The Times article—published five days after the Treasury Department banned the export of diluents to Venezuela, which are vital for gasoline and diesel production—did not even contain the word “sanctions.”
In the absence of any credible domestic opposition to its coup policy, the Trump administration doubled down in August, expanding the existing embargo to an Iran-style ban on dealings with the Venezuelan state, enforceable via secondary sanctions on third party actors.
WOLA teamed up with several Latin American partner organizations to issue yet another deferential statement (8/6/19) expressing “deep concern about the potential for these broad economic sanctions to aggravate Venezuela’s humanitarian emergency.”
As it had in January, WOLA politely recommended that perhaps the Trump administration should lift its illegal blockade “if there is no way to avoid the human cost of these measures and provide humanitarian assistance with the urgency and breadth that is required.”
In comments to corporate media, Ramsey criticized the escalation as an electoral ploy “built on Cold War rhetoric” (New York Times, 8/6/19), but he once again parroted US propaganda that sanctions were motivated by an interest in democracy (Bloomberg, 8/9/19):
If there are clear, verifiable signals that new presidential elections would be free and fair, the US government could be interested in ways to loosen the impact of economic sanctions without lifting them entirely.
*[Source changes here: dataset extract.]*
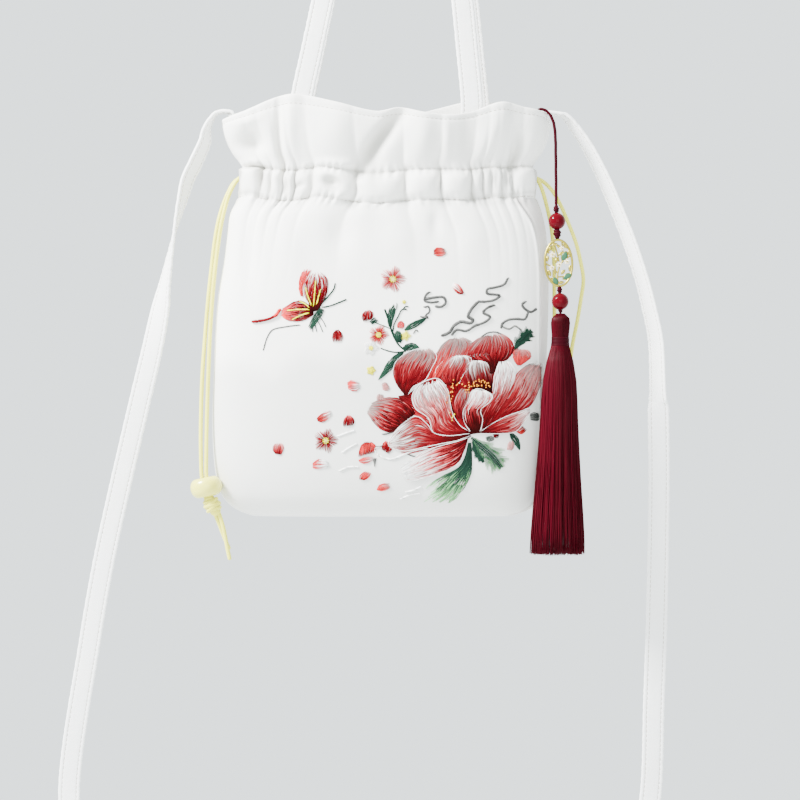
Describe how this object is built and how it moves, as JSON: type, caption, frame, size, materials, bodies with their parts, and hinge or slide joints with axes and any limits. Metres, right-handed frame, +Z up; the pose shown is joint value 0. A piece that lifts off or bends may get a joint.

The August 2017 financial sanctions, which Ramsey helped justify and then conceal, were levied 16 months before the deadline for Venezuelan presidential elections. Like the US embargo on Sandinista Nicaragua in the 1980s, the sanctions had absolutely nothing to do with whether Maduro won “free and fair” elections, which he had in 2013 and did again in 2018 (FAIR.org, 5/23/18).
Rather, the US blockade is a naked expression of imperial might, which WOLA and other Western propaganda amplifiers hide behind empty rhetoric about “democracy” and “human rights.”